Monday, April 17, 2017

Scott Walker is needlessly stubborn on medicinal marijuana in Wisconsin


Legalizing medical marijuana would help combat the opioid crisis in the Badger State


Gov. Scott Walker is planning to sign into law a bill that would allow families to possess cannabidiol (CBD) oil for use in the treatment of seizures.

Walker opposes marijuana legalization
Good on him. This bill is a commonsense approach to the issue, and allows individuals to treat their conditions without fear of committing a crime.

CBD oil doesn’t produce a high, but it has shown promising results for many who are afflicted with epilepsy. Walker should be given credit for signing the bill into law that allows patients to seek this treatment if it is an option their doctors have laid out for them.

This should be just the first step, however, and we should allow further use of marijuana to treat medical maladies in Wisconsin. Medicinal marijuana is helpful in treating all sorts of ailments, and it’s crucial that those suffering from debilitating diseases and other conditions be given the opportunity to utilize its benefits.

Earlier this year, Democratic state lawmakers suggested that Wisconsin should become the 29th state to legalize marijuana for medicinal purposes, pointing out that it’s a safer alternative than other medications that are oftentimes abused.
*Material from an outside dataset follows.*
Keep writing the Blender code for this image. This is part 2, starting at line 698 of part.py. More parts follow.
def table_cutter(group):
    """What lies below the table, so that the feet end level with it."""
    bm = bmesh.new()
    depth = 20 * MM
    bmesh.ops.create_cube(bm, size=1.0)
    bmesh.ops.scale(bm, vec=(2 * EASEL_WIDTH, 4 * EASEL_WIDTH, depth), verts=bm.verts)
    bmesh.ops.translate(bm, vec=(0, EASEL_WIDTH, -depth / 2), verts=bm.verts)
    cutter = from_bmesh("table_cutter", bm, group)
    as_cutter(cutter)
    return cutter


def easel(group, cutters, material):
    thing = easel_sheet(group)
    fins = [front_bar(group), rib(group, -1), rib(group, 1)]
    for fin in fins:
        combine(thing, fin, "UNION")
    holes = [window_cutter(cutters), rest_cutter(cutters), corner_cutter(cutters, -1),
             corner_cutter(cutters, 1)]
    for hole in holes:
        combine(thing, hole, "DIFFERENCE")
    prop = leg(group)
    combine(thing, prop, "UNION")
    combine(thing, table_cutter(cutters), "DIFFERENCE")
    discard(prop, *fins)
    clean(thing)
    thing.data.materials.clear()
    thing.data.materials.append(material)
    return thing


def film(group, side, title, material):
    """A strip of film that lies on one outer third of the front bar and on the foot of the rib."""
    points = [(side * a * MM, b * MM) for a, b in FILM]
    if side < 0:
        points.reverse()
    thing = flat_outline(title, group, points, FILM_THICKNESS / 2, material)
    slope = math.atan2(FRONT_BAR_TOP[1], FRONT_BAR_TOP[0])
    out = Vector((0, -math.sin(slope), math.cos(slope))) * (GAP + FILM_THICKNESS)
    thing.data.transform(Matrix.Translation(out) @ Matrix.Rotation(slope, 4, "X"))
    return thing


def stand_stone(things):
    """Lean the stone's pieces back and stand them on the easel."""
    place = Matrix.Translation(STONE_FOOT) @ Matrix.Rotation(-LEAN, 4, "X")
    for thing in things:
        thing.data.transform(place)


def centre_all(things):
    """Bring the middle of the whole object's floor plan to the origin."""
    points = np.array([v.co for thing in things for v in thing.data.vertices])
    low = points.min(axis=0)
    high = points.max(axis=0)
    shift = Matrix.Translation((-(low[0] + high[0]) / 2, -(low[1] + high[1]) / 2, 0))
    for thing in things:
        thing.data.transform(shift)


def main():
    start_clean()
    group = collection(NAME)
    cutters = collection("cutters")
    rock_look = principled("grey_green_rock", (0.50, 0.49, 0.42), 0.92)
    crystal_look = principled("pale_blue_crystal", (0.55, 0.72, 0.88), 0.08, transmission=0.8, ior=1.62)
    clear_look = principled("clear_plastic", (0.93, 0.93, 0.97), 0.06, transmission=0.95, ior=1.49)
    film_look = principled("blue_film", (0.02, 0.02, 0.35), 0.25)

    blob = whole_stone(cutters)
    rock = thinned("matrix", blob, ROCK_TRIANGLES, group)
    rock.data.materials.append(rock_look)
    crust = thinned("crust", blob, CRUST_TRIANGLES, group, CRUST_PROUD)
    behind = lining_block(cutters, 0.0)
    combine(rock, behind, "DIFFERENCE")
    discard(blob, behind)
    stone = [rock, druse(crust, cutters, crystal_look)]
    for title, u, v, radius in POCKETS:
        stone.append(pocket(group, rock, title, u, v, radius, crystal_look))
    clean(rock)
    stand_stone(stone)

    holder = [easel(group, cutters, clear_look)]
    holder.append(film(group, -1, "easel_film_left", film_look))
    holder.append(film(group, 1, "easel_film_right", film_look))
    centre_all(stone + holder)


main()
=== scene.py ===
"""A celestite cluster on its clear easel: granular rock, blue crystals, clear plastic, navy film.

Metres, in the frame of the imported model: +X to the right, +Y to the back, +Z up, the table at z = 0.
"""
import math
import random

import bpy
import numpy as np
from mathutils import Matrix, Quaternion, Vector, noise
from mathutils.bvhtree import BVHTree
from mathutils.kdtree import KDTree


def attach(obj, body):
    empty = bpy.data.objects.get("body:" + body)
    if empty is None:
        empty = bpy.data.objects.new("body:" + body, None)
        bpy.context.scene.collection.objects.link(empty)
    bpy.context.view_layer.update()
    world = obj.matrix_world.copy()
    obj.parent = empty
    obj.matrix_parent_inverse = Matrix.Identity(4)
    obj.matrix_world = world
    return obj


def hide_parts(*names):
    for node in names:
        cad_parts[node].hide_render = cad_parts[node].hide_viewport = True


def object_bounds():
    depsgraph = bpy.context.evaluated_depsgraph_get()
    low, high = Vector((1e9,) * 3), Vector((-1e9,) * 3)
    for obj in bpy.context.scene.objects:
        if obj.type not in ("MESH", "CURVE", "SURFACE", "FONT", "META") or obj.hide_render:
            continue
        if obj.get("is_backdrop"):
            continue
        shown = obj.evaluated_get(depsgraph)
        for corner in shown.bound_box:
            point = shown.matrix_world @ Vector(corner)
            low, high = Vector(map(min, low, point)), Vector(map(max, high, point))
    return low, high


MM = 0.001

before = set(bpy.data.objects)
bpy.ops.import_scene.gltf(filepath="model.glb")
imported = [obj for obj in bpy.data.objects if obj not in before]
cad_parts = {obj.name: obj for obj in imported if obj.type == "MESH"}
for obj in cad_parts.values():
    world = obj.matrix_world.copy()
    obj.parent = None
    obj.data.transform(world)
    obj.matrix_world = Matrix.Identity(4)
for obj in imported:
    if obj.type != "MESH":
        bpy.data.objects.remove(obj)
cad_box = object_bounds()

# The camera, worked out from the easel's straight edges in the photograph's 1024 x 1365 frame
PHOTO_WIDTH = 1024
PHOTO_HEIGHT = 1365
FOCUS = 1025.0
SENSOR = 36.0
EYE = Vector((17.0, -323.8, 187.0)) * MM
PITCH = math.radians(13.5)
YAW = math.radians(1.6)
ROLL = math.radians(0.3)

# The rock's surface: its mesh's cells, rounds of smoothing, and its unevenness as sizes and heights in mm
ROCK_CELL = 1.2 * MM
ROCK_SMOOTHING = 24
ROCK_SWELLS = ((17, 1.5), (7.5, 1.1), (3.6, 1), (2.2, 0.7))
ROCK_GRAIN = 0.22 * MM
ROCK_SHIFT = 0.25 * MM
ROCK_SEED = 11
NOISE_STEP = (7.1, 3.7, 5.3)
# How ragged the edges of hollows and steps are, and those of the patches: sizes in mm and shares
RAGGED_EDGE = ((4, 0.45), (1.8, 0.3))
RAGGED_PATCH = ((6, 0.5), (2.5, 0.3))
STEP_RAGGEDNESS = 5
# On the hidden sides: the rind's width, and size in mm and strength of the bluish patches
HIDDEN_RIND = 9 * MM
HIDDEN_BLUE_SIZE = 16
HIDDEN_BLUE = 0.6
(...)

Walker isn’t supportive of the idea, and has expressed his opposition to it on numerous occasions. Yet this goes against a trend that most of the states have already recognized: marijuana helps millions of patients, and in some cases it can help save lives.

There is definitive truth in that statement: a study from the RAND Corporation discovered states that loosened regulations on marijuana usage (or that legalized pot outright, in some cases) “had experienced reductions in fatal overdoses and addiction treatment center admissions relating to opioid abuse,” according to NBC News.
[I]n 18 states where medical marijuana shops are allowed, they found a 16% reduction in “opioid-related mortality” and 28% reduction in opioid-abuse treatment admissions.
Opioid addiction is an issue that Scott Walker himself is trying to combat. He even called a special session of the legislature to order to address the problem, calling it “a public health crisis” back in January.
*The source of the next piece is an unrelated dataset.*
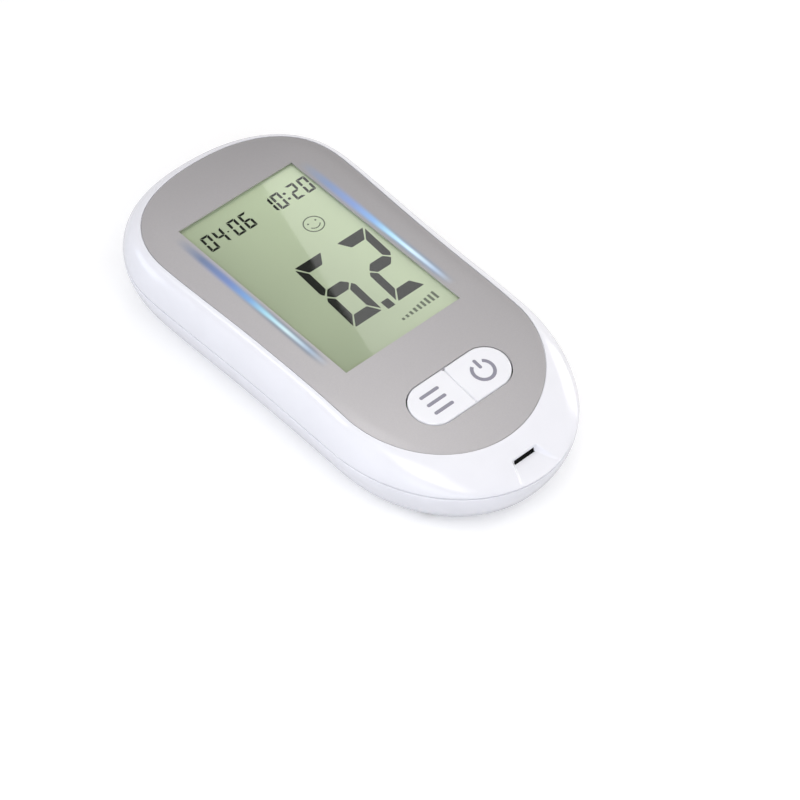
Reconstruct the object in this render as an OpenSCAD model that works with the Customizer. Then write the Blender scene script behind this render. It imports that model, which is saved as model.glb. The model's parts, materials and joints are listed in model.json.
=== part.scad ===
// Hand-held blood glucose meter: a pebble-shaped two-part housing with a display,
// two keys, a test strip port at the nose and two AAA cells behind a hinged door.
// Millimetres. +X is the right-hand side, +Y points from the strip port to the far
// end, +Z is up. The origin is on the table, under the centre of the housing.

/* [Housing] */
// Overall length over both rounded ends
body_l = 106.6; // [104:0.2:112]
// Width across the far half, at the parting line
body_w = 52.4; // [51:0.2:58]
// Width across the strip end, at the parting line
nose_w = 50.6; // [49:0.2:56]
// Length of the rounded end above the display
crest_cap = 24; // [22:0.5:27]
// Length of the rounded end round the strip port
nose_cap = 30.6; // [28:0.5:33]
// Squareness of the far end (2 is an ellipse)
crest_power = 2.25; // [2:0.05:2.6]
// Height of the flat of the face above the table
face_z = 19.7; // [19.5:0.1:22]
// Height of the parting line above the table
seam_z = 12.1; // [11.6:0.1:12.6]
// Groove in view along the parting line
seam_gap = 0.3; // [0.2:0.05:0.4]
// Wall of both covers
wall = 1.8; // [1.5:0.1:2]
// Roof of the front cover, between the overlay and the inside
roof_t = 1.15; // [1:0.05:1.3]
// How far the sides draw in from the parting line to the base
base_draw = 6.3; // [5:0.1:7]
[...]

Why then, when it’s clear that a solution exists in the form of medicinal (or recreational) marijuana decriminalization, does the governor so readily reject it? Walker has made the right decision in allowing patients access to CBD oil to help those afflicted with epilepsy and other seizure-inducing ailments. We should thank him for doing so.

But more has to be done to address other medical problems in the state. The key to some of those problems may lie in marijuana decriminalization. Democrats have recognized the potential for helping thousands of Wisconsinites by making medical marijuana a reality. The governor, thus far, has failed to even consider that move...and has failed countless patients across the state.